*TASK DIRECTIONS:*
Each line from the start of the data below through the one containing "for side, (start, end)" must be reproduced exactly.

*INFORMATION SHOWN:*
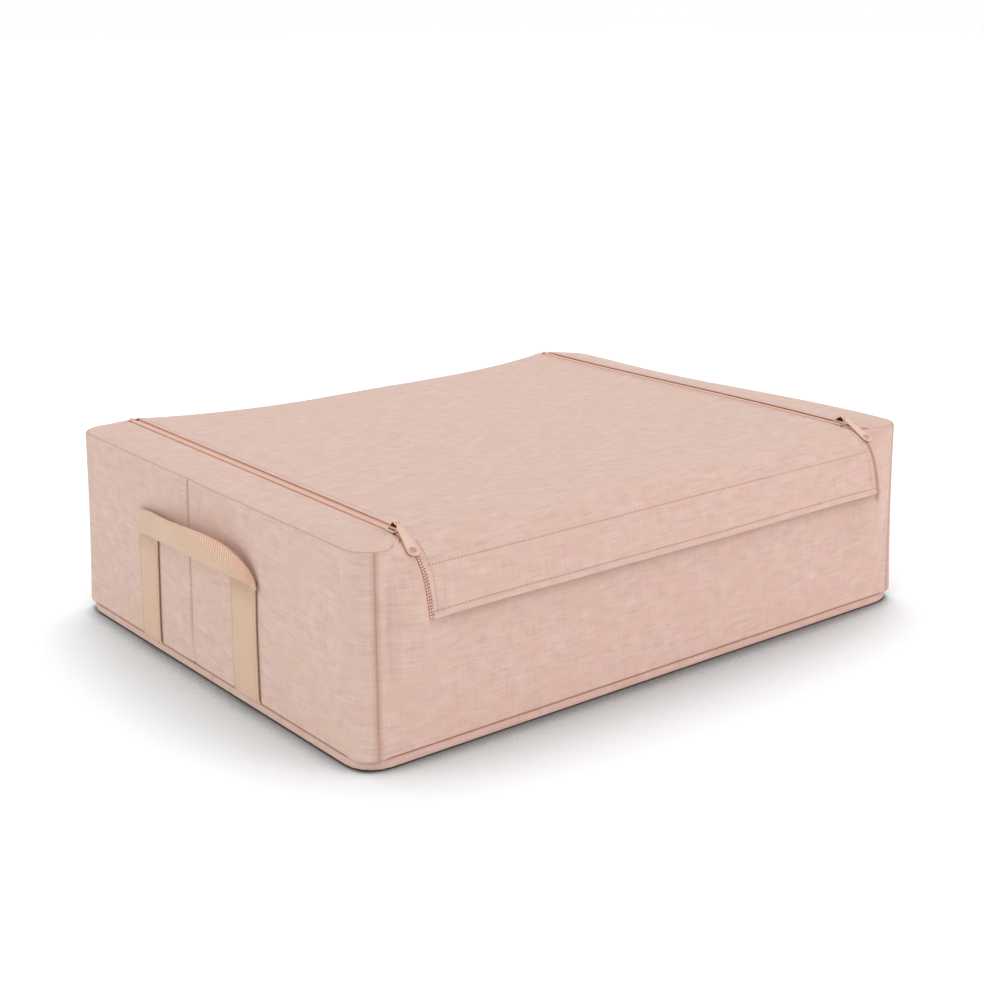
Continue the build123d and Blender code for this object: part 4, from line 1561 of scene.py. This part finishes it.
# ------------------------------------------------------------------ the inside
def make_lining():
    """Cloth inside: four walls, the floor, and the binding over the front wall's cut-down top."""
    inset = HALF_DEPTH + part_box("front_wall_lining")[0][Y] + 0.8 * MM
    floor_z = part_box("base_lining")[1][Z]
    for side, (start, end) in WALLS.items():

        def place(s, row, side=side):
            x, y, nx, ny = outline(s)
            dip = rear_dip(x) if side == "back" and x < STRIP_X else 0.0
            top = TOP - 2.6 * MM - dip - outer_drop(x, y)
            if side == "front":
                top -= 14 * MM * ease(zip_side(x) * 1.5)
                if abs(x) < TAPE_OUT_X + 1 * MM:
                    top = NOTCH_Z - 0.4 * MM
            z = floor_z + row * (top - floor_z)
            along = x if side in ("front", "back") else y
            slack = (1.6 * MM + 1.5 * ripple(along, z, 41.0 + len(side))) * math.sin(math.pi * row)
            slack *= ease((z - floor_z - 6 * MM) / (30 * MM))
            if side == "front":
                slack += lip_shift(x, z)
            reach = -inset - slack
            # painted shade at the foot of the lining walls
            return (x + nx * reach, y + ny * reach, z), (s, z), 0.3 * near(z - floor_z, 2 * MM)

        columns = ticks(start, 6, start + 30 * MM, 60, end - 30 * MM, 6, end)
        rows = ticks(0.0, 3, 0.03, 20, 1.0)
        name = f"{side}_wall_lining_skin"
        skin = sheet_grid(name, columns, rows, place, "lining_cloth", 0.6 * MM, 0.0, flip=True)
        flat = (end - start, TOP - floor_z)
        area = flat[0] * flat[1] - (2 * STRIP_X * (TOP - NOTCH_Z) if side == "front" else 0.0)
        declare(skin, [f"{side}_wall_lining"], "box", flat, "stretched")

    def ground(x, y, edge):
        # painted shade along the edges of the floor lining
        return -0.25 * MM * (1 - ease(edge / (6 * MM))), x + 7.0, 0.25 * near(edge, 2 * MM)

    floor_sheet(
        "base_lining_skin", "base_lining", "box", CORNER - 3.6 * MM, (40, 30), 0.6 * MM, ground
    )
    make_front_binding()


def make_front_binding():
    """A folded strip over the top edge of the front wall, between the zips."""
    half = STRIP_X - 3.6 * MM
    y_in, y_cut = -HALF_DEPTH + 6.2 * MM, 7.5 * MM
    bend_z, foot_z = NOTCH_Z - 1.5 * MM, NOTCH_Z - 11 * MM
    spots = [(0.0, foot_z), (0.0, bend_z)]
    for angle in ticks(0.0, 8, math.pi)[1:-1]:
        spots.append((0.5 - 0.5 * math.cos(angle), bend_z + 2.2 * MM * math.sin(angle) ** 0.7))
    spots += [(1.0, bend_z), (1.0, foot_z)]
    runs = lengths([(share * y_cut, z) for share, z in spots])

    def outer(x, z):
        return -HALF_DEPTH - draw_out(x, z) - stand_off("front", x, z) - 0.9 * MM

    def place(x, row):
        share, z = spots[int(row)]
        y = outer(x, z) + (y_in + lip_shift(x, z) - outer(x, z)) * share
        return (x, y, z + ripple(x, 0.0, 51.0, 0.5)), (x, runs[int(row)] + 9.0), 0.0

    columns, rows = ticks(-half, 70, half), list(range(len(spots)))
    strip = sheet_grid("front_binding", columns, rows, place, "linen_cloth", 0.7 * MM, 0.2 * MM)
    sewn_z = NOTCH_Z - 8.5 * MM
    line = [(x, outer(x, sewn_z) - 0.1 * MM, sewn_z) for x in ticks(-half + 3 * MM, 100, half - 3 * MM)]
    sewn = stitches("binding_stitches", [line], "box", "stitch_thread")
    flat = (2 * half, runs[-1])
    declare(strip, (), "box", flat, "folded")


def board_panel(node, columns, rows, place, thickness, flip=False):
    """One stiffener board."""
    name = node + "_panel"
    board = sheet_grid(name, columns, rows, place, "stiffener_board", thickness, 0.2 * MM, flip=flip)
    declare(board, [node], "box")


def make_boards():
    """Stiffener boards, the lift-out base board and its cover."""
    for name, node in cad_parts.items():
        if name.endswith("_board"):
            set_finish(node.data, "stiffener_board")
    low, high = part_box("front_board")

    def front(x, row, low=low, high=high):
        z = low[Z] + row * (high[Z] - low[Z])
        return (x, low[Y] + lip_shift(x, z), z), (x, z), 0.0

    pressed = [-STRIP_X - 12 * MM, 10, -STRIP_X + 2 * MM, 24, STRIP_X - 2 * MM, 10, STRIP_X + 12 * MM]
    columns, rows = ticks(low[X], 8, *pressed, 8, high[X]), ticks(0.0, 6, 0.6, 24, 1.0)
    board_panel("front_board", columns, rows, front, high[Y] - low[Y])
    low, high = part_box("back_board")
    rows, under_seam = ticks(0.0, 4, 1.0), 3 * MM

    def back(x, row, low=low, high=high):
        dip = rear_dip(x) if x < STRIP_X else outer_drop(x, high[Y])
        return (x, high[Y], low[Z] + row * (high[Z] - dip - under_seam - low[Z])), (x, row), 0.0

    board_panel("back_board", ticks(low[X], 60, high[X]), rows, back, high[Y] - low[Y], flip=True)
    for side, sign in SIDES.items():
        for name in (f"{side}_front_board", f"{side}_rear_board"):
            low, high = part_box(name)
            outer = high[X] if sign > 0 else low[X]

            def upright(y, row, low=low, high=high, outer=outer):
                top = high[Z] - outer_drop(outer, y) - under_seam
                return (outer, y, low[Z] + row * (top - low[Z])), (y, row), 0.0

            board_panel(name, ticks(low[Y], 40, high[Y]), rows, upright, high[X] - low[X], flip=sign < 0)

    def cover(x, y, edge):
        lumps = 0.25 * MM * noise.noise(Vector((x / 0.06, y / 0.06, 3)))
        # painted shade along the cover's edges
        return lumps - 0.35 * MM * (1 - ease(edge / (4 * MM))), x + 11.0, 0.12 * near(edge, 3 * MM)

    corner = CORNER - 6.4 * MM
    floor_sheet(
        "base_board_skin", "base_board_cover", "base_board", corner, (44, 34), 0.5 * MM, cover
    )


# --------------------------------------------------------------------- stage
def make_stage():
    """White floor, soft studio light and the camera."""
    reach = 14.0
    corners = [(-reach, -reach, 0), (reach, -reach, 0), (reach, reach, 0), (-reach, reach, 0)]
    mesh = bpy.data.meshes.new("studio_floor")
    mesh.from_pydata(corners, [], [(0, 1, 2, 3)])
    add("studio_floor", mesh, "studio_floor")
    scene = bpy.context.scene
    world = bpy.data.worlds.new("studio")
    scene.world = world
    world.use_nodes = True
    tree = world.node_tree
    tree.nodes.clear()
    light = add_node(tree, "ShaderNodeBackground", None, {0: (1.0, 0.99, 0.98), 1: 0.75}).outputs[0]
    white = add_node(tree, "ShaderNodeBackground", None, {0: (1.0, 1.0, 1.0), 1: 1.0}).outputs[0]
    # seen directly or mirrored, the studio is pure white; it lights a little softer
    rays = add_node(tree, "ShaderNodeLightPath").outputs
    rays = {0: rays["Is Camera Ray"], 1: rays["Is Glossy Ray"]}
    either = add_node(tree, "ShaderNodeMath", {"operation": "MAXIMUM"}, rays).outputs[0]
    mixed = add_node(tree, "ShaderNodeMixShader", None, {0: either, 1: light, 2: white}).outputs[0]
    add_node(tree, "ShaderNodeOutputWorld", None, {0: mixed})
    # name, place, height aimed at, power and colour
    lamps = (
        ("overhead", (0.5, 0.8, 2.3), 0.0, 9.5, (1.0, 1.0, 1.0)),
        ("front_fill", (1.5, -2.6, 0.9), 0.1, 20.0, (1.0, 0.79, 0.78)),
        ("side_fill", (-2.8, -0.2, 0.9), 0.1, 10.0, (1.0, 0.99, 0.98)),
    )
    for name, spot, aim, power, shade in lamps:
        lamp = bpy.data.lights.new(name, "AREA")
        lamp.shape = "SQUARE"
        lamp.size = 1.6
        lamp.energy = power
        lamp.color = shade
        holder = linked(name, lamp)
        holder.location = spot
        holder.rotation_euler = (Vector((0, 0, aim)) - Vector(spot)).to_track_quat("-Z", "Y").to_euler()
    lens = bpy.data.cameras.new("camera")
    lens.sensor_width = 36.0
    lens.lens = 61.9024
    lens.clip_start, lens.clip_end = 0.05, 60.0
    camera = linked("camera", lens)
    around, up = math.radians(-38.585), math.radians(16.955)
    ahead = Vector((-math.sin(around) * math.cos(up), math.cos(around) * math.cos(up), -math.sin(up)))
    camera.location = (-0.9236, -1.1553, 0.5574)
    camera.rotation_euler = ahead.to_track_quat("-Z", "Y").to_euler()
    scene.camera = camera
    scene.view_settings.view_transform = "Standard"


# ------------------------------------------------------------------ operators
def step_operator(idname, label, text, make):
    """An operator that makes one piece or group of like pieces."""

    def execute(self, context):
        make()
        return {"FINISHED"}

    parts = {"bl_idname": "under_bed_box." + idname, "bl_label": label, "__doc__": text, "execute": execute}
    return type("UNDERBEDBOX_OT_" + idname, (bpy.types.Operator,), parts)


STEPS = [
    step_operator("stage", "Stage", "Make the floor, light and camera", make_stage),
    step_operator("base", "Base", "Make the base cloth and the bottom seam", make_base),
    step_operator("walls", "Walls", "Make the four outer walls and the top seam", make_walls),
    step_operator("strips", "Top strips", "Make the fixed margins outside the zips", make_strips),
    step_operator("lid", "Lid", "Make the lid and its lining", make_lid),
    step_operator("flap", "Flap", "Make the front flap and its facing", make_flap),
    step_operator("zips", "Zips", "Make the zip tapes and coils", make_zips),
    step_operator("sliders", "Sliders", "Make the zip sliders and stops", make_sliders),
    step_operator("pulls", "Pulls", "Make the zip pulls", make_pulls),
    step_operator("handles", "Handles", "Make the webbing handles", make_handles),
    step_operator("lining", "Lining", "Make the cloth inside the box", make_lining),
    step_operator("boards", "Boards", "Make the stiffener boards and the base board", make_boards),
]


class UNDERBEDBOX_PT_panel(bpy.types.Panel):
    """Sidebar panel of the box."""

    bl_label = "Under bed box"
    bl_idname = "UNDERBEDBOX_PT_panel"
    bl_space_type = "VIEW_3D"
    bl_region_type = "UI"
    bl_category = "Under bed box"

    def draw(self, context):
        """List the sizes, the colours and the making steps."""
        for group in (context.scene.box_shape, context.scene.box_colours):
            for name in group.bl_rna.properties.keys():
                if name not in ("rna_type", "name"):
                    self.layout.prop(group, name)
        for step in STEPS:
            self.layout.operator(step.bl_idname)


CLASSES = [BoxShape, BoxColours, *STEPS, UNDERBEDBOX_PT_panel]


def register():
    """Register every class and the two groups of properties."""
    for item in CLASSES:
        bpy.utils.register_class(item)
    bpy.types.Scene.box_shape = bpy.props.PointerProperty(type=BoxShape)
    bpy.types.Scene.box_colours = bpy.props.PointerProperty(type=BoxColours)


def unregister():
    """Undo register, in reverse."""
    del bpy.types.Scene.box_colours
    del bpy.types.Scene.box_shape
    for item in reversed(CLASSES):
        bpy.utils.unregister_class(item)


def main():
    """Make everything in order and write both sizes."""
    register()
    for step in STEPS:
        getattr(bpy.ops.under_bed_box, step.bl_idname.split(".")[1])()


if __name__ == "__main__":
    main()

*EXERCISE RESPONSE:*
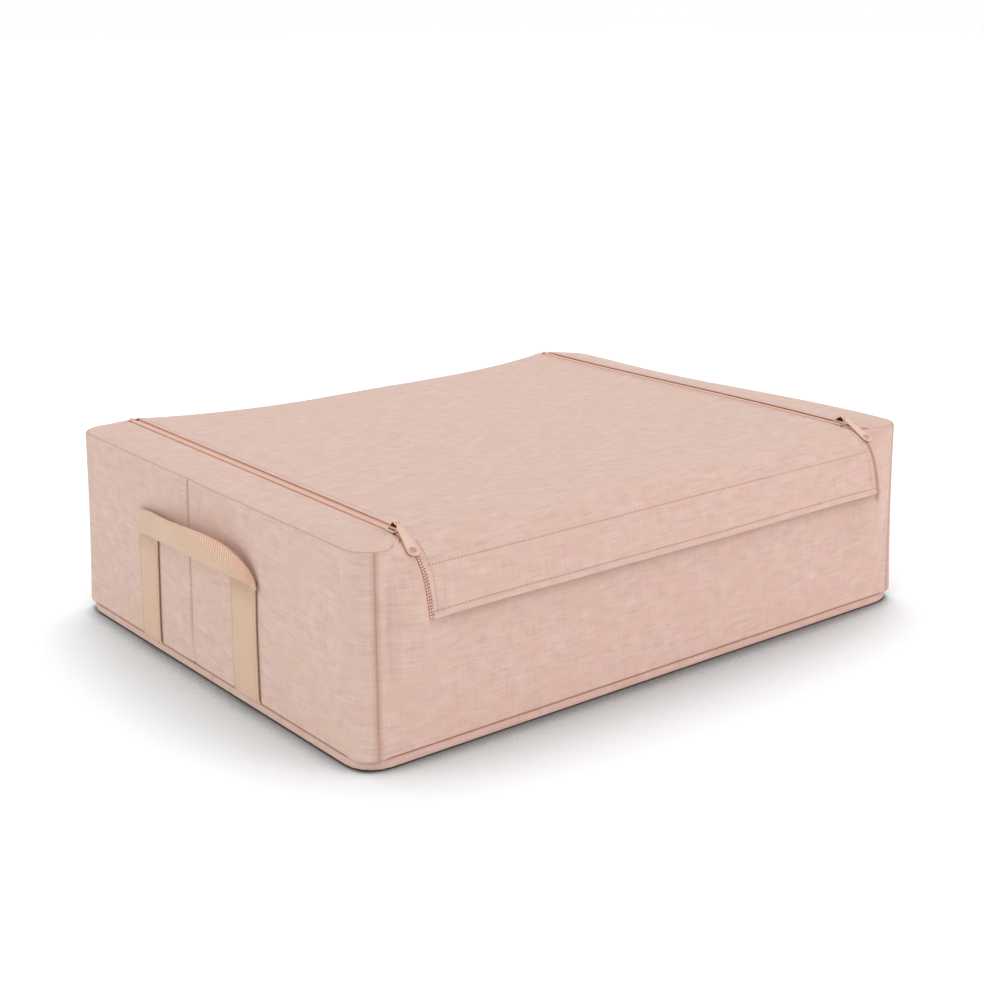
Continue the build123d and Blender code for this object: part 4, from line 1561 of scene.py. This part finishes it.
# ------------------------------------------------------------------ the inside
def make_lining():
    """Cloth inside: four walls, the floor, and the binding over the front wall's cut-down top."""
    inset = HALF_DEPTH + part_box("front_wall_lining")[0][Y] + 0.8 * MM
    floor_z = part_box("base_lining")[1][Z]
    for side, (start, end) in WALLS.items():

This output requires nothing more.